## [Task description]
Repeat exactly each line of the data provided below.

## [Data block]
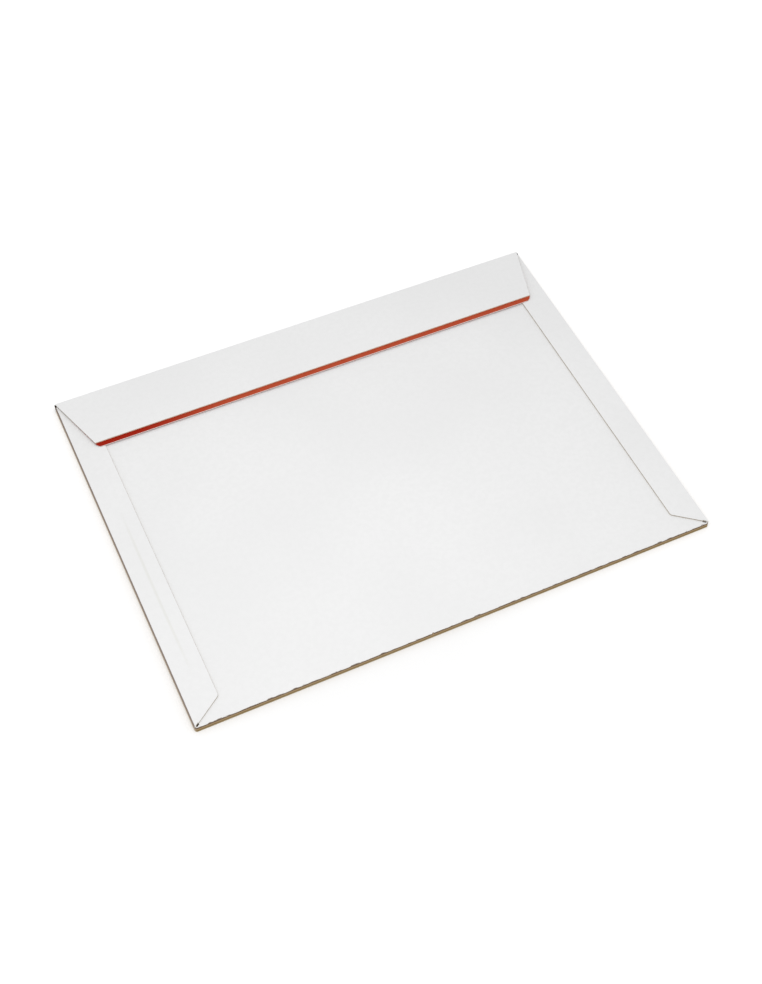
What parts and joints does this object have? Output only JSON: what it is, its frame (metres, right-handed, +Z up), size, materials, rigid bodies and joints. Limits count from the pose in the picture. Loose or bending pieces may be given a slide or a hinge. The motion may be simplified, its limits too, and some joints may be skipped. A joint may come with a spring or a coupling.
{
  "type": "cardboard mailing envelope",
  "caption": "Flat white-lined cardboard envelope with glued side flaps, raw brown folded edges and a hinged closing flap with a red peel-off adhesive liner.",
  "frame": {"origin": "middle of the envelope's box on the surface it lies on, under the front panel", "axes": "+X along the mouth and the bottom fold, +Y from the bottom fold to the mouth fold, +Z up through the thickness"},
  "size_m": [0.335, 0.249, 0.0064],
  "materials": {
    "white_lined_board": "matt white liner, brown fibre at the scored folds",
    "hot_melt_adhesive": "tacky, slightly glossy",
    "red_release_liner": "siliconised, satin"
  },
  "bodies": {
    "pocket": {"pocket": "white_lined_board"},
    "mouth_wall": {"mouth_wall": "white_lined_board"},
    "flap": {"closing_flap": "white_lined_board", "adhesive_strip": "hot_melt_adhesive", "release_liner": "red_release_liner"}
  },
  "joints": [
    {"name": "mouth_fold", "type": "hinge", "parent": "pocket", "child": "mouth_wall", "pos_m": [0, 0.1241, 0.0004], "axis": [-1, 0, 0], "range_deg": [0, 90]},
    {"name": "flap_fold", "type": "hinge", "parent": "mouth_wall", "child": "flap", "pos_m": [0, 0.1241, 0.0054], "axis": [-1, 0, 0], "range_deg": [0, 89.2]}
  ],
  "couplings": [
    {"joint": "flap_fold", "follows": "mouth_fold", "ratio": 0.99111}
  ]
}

## [Complete answer]
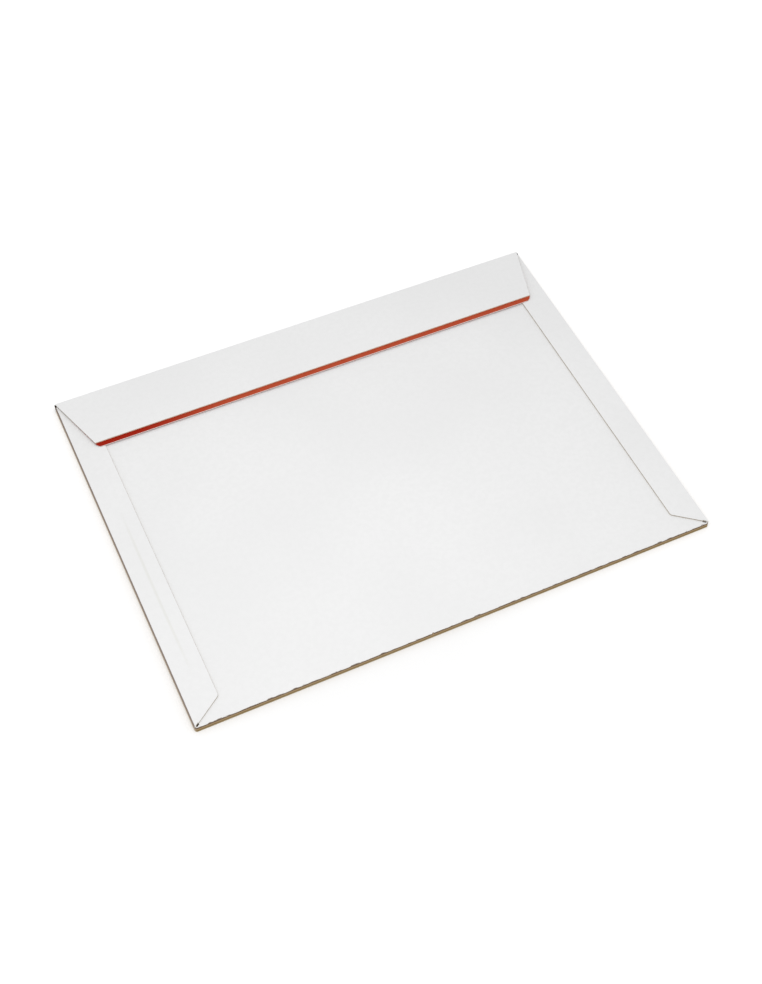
What parts and joints does this object have? Output only JSON: what it is, its frame (metres, right-handed, +Z up), size, materials, rigid bodies and joints. Limits count from the pose in the picture. Loose or bending pieces may be given a slide or a hinge. The motion may be simplified, its limits too, and some joints may be skipped. A joint may come with a spring or a coupling.
{
  "type": "cardboard mailing envelope",
  "caption": "Flat white-lined cardboard envelope with glued side flaps, raw brown folded edges and a hinged closing flap with a red peel-off adhesive liner.",
  "frame": {"origin": "middle of the envelope's box on the surface it lies on, under the front panel", "axes": "+X along the mouth and the bottom fold, +Y from the bottom fold to the mouth fold, +Z up through the thickness"},
  "size_m": [0.335, 0.249, 0.0064],
  "materials": {
    "white_lined_board": "matt white liner, brown fibre at the scored folds",
    "hot_melt_adhesive": "tacky, slightly glossy",
    "red_release_liner": "siliconised, satin"
  },
  "bodies": {
    "pocket": {"pocket": "white_lined_board"},
    "mouth_wall": {"mouth_wall": "white_lined_board"},
    "flap": {"closing_flap": "white_lined_board", "adhesive_strip": "hot_melt_adhesive", "release_liner": "red_release_liner"}
  },
  "joints": [
    {"name": "mouth_fold", "type": "hinge", "parent": "pocket", "child": "mouth_wall", "pos_m": [0, 0.1241, 0.0004], "axis": [-1, 0, 0], "range_deg": [0, 90]},
    {"name": "flap_fold", "type": "hinge", "parent": "mouth_wall", "child": "flap", "pos_m": [0, 0.1241, 0.0054], "axis": [-1, 0, 0], "range_deg": [0, 89.2]}
  ],
  "couplings": [
    {"joint": "flap_fold", "follows": "mouth_fold", "ratio": 0.99111}
  ]
}